--- START ---

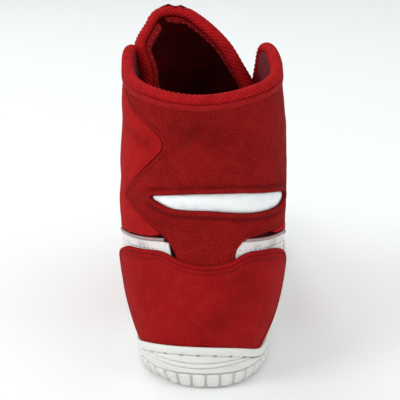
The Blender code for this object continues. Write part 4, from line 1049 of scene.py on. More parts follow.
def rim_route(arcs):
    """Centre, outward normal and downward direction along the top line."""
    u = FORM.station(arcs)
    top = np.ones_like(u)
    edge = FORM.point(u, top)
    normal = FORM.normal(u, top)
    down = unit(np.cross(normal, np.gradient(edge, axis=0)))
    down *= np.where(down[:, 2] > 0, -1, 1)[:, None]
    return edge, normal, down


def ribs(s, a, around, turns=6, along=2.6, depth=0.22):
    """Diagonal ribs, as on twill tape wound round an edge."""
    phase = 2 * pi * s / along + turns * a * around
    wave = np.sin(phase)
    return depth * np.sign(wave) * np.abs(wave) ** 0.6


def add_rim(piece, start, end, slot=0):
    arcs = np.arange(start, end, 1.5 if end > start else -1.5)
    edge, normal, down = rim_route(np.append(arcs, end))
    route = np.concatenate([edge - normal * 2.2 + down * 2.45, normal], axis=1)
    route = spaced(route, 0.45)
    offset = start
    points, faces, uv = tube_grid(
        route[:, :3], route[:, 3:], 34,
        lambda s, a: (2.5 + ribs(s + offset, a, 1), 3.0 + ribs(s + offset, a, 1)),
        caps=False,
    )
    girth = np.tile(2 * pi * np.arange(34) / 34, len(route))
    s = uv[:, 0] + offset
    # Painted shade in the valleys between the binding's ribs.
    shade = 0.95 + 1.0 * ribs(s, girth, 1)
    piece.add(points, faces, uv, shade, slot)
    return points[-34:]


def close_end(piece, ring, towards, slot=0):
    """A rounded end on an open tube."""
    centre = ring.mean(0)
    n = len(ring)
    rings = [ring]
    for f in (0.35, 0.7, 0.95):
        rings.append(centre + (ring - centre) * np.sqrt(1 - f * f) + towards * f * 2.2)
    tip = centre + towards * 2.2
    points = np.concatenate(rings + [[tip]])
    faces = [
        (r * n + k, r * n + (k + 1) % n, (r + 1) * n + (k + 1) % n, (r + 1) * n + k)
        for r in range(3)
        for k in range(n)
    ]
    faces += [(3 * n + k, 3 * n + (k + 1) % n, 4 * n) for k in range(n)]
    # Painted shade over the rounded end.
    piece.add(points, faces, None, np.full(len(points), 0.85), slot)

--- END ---

* [Problem requirements]: Only the lines from the first line of the material above through the line that contains "return edge, normal, down" should be quoted, each one exactly.

* [Output of the exercise]:
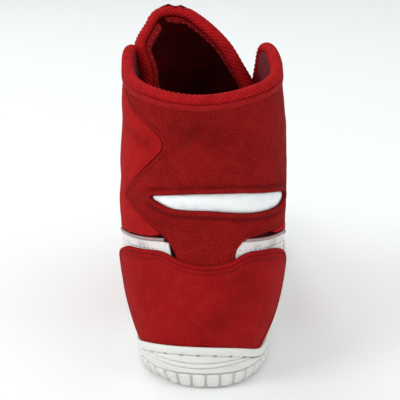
The Blender code for this object continues. Write part 4, from line 1049 of scene.py on. More parts follow.
def rim_route(arcs):
    """Centre, outward normal and downward direction along the top line."""
    u = FORM.station(arcs)
    top = np.ones_like(u)
    edge = FORM.point(u, top)
    normal = FORM.normal(u, top)
    down = unit(np.cross(normal, np.gradient(edge, axis=0)))
    down *= np.where(down[:, 2] > 0, -1, 1)[:, None]
    return edge, normal, down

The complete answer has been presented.